Published online by Cambridge University Press: 05 June 2012
Until the 1990s, linguists tended to be very sceptical about research on the origin of languages or origins of language. They simply could not see what evidence there might be that would be relevant, especially within linguistics (Malmkjær 2004: 387). Neuroscientists and archaeologists might be doing research on the problem, but the idea that language itself might be relevant was met with disbelief. What changed things was an article in Behavioral and Brain Sciences (Pinker and Bloom 1990). It suggested that linguistics might actually be no different from any other field. It was just that no linguist had put together what was known that might bear on the problem.
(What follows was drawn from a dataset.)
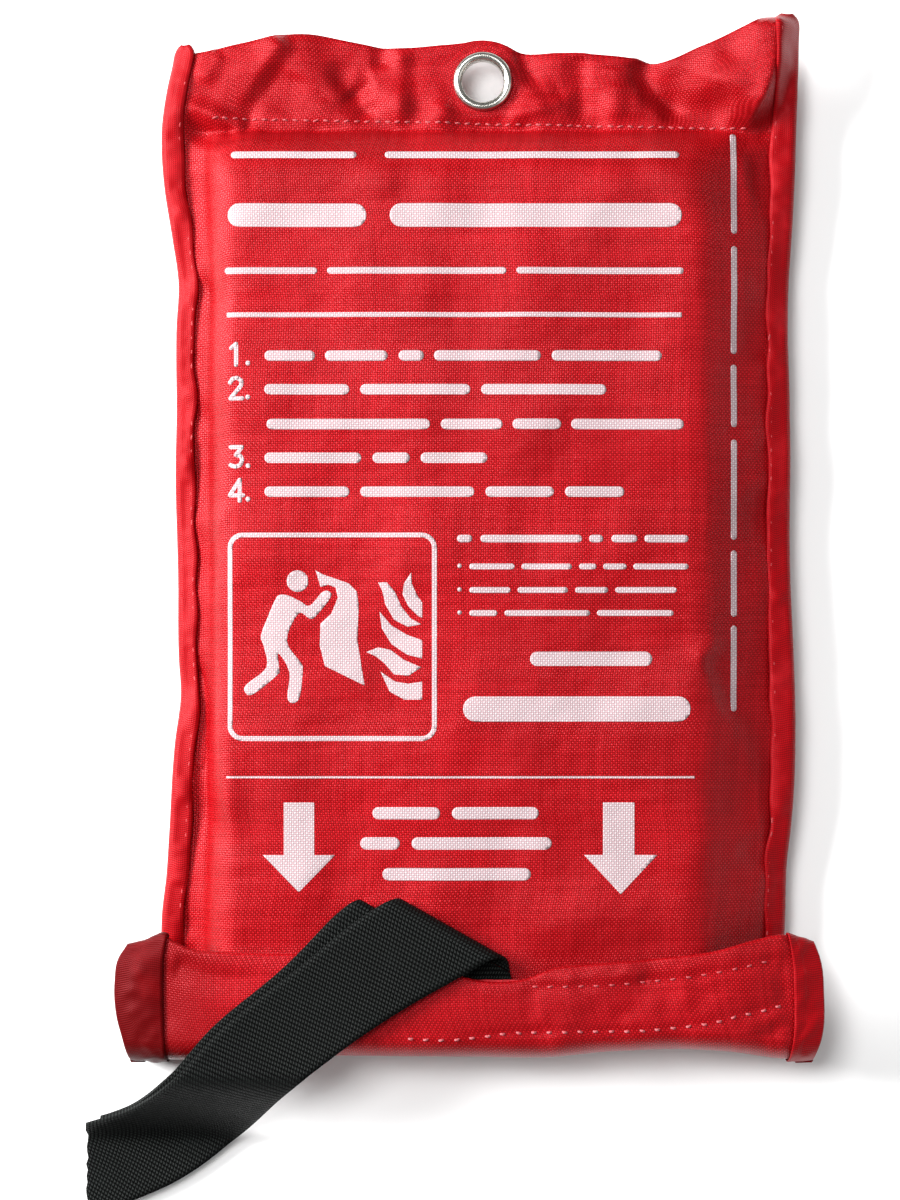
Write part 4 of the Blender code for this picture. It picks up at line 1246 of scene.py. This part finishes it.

Today, it is still the same with social and cultural anthropology. Because of this, the field of the origin of human society (as well as that of the origins of language) is still underdeveloped in anthropology in general, when compared to its potential. The problem, for reasons hinted at earlier, is simply that very few social anthropologists have made the effort to piece together the many aspects of the discipline that relate to the topic.
Thoughts and theories of the origin and purpose of language
The origins of language were central to Enlightenment debates on the nature of humanity. On the Continent it engaged a plethora of writers, including Rousseau, Condillac, Maupertuis and Herder, among others, while in Scotland, Adam Smith wrote a classic essay on the subject. Most writers of the eighteenth century assumed a gradual development of language.